■ PROBLEM ■
Take every line from the listing below that includes "bodies" and copy it.

'''

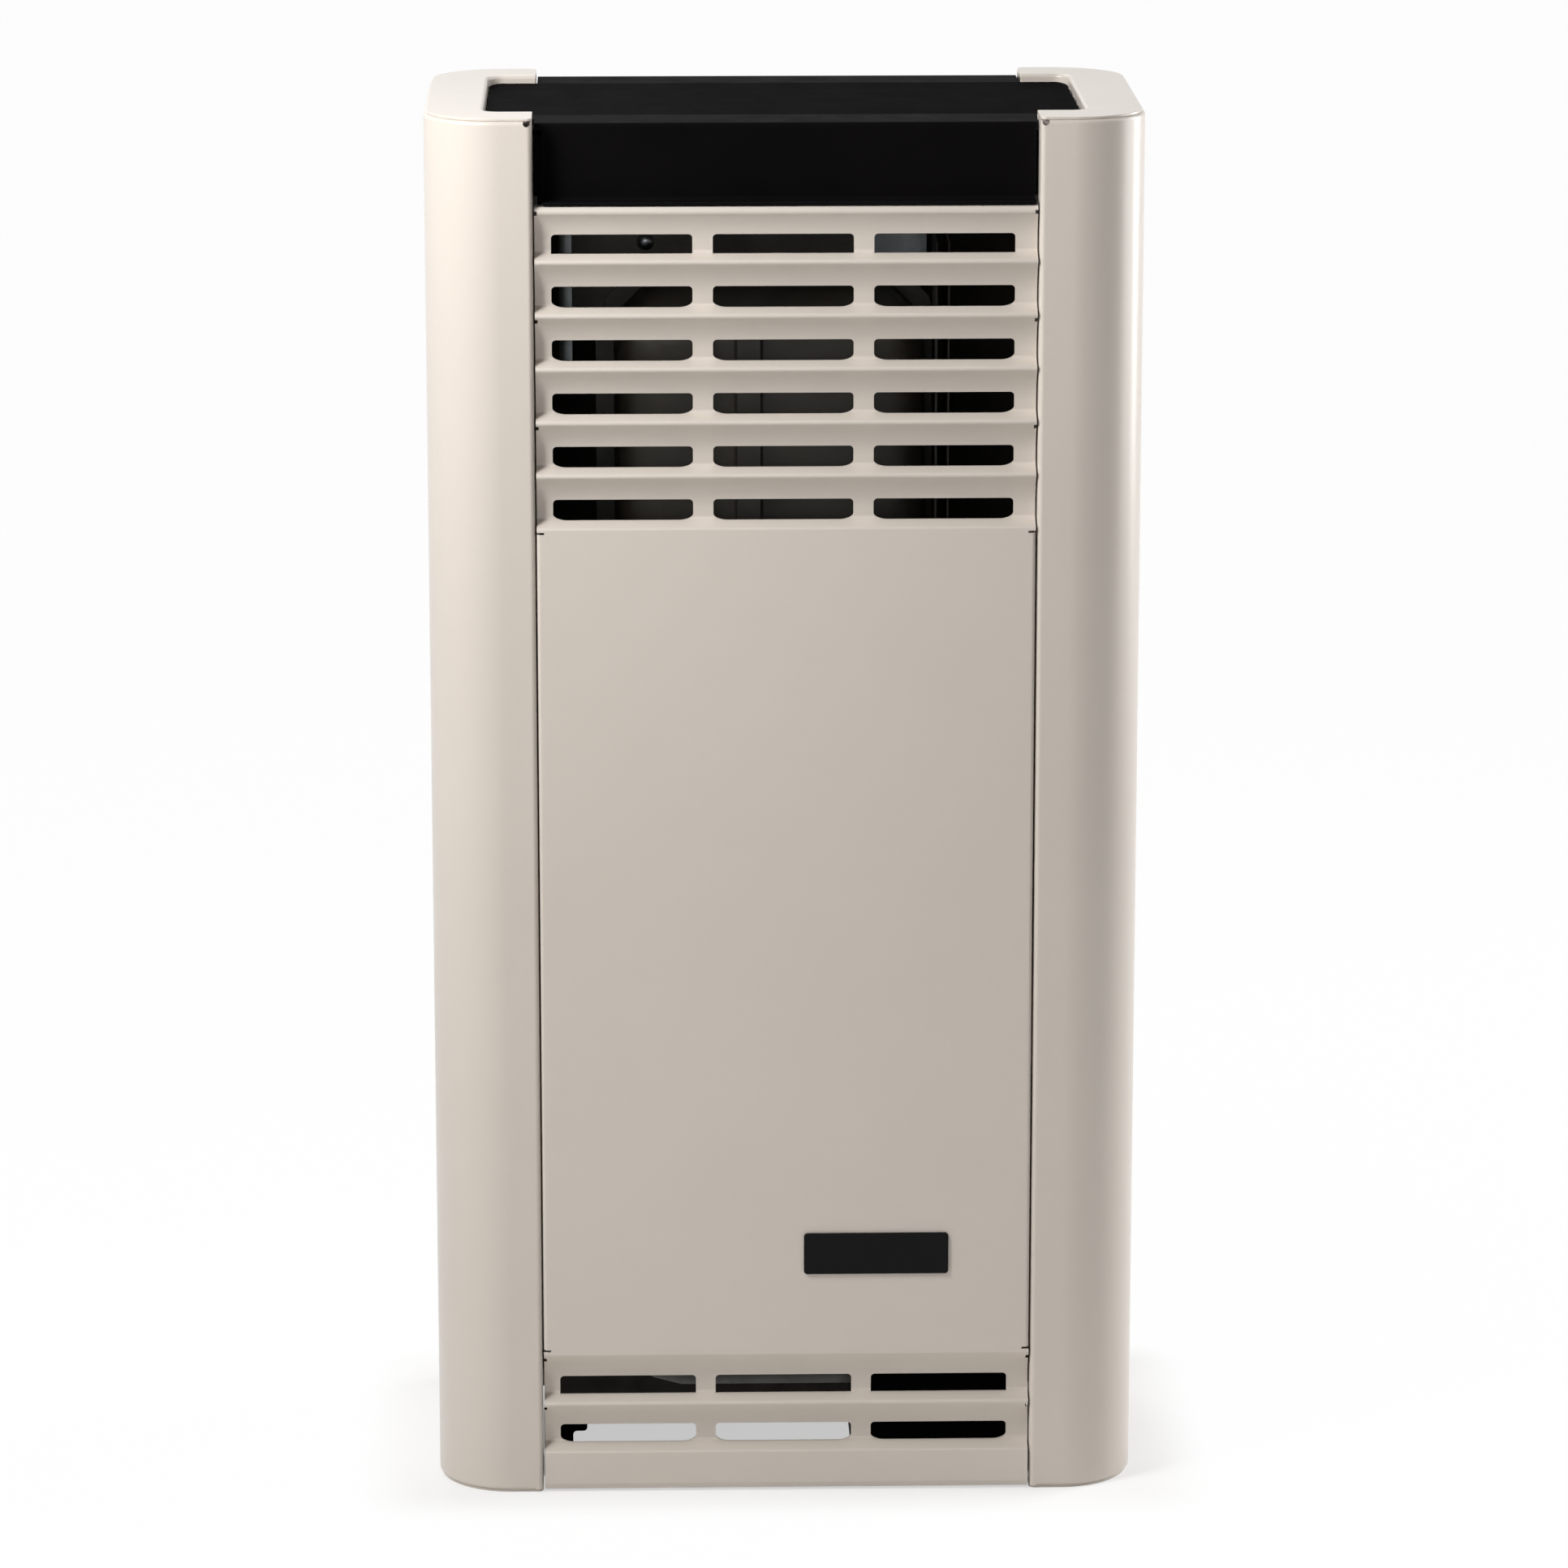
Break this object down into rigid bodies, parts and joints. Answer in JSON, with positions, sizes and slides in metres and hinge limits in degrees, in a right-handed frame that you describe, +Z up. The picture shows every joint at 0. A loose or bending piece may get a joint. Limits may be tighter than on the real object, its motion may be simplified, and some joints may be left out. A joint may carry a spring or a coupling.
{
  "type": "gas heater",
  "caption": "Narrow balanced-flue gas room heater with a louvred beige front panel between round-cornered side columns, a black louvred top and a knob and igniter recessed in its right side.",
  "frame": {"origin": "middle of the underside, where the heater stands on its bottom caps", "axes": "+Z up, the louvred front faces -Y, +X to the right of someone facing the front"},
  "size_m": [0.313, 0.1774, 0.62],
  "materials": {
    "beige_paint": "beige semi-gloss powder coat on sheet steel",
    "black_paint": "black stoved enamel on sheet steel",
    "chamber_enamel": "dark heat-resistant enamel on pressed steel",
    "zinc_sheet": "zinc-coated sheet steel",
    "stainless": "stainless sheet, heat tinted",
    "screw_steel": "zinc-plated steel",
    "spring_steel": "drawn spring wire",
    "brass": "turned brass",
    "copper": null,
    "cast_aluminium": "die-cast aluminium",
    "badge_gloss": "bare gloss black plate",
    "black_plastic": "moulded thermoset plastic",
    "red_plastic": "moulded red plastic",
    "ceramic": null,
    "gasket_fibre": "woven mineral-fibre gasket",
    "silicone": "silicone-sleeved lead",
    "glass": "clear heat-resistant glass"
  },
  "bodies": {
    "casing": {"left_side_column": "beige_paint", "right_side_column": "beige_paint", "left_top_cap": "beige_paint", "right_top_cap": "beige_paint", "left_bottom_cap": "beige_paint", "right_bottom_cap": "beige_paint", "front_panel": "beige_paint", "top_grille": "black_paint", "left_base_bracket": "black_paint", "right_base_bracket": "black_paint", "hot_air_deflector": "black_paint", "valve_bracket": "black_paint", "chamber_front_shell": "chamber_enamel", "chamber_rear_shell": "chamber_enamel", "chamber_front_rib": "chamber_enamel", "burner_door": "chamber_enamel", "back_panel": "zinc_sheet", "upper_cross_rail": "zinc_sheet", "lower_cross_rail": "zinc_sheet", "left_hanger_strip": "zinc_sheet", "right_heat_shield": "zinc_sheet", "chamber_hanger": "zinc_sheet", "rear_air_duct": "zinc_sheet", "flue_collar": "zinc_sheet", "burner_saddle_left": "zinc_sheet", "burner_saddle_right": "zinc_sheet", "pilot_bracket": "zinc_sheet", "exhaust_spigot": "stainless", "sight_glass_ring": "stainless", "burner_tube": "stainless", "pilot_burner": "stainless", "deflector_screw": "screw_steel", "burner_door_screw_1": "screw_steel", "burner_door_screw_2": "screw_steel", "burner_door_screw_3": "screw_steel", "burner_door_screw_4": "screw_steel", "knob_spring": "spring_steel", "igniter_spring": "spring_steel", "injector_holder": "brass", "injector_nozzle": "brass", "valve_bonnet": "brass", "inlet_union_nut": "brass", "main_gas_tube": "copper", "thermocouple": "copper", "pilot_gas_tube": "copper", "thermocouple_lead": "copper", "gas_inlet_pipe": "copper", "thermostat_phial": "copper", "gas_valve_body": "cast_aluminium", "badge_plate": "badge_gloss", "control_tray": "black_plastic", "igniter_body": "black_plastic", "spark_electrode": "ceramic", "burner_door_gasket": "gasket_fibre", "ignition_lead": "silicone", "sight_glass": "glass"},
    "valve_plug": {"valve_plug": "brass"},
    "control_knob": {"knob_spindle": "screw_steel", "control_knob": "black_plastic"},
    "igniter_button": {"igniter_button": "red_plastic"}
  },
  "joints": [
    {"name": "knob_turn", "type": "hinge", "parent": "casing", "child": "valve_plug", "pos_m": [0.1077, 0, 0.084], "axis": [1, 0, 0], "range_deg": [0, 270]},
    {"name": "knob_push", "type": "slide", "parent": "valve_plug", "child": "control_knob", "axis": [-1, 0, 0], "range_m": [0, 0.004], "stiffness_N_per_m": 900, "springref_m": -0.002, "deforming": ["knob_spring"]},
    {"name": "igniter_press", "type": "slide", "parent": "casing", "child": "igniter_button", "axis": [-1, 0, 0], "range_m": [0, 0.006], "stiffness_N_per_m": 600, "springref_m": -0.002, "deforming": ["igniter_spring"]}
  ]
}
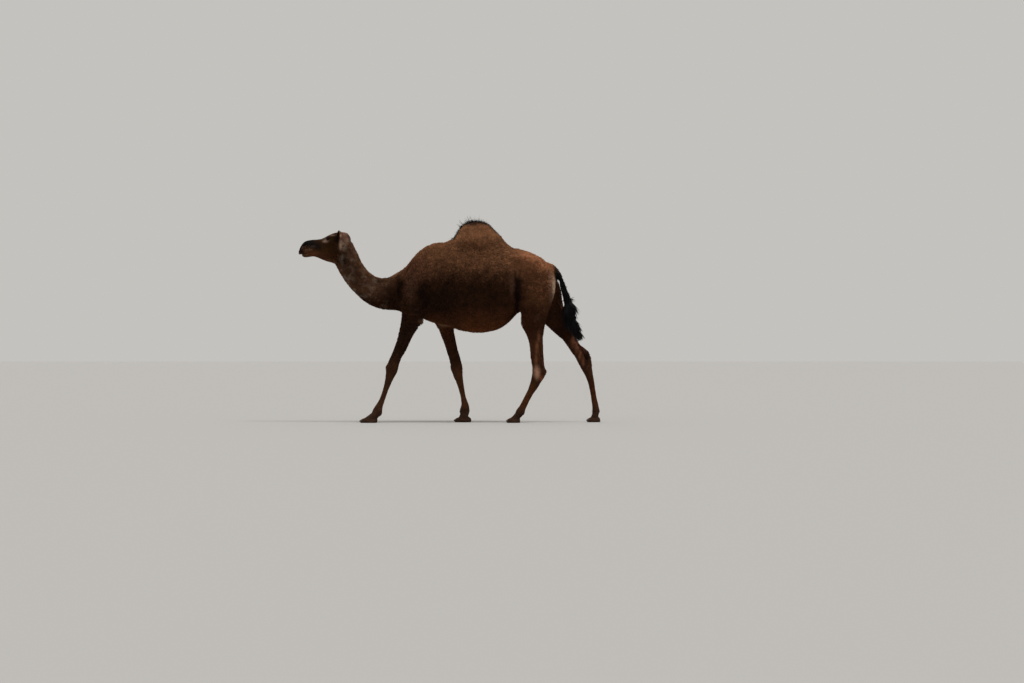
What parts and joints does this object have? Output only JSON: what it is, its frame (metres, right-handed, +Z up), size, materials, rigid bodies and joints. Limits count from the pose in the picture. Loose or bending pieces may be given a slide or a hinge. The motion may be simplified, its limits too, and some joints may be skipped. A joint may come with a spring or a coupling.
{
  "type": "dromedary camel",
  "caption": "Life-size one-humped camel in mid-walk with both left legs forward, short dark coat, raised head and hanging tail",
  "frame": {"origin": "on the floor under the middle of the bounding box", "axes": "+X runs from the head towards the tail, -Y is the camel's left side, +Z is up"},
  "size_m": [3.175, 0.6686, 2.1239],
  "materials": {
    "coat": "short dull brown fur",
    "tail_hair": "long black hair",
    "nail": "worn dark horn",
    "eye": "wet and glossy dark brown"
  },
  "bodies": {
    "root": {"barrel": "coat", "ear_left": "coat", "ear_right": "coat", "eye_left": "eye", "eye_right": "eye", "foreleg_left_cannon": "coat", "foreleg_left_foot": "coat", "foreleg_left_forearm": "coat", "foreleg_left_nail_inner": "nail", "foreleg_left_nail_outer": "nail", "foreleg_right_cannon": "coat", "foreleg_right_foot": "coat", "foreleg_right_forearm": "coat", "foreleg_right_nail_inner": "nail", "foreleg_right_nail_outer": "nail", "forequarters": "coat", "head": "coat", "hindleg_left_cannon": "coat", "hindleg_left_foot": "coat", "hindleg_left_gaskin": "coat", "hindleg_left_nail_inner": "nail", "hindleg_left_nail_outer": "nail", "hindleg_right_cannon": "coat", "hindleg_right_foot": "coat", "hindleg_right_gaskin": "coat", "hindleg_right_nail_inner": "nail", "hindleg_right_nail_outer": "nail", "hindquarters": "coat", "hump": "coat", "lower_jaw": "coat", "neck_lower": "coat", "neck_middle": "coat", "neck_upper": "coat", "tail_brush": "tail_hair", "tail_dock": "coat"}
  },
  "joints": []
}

'''

■ EXPECTED OUTPUT ■
Break this object down into rigid bodies, parts and joints. Answer in JSON, with positions, sizes and slides in metres and hinge limits in degrees, in a right-handed frame that you describe, +Z up. The picture shows every joint at 0. A loose or bending piece may get a joint. Limits may be tighter than on the real object, its motion may be simplified, and some joints may be left out. A joint may carry a spring or a coupling.
  "bodies": {
What parts and joints does this object have? Output only JSON: what it is, its frame (metres, right-handed, +Z up), size, materials, rigid bodies and joints. Limits count from the pose in the picture. Loose or bending pieces may be given a slide or a hinge. The motion may be simplified, its limits too, and some joints may be skipped. A joint may come with a spring or a coupling.
  "bodies": {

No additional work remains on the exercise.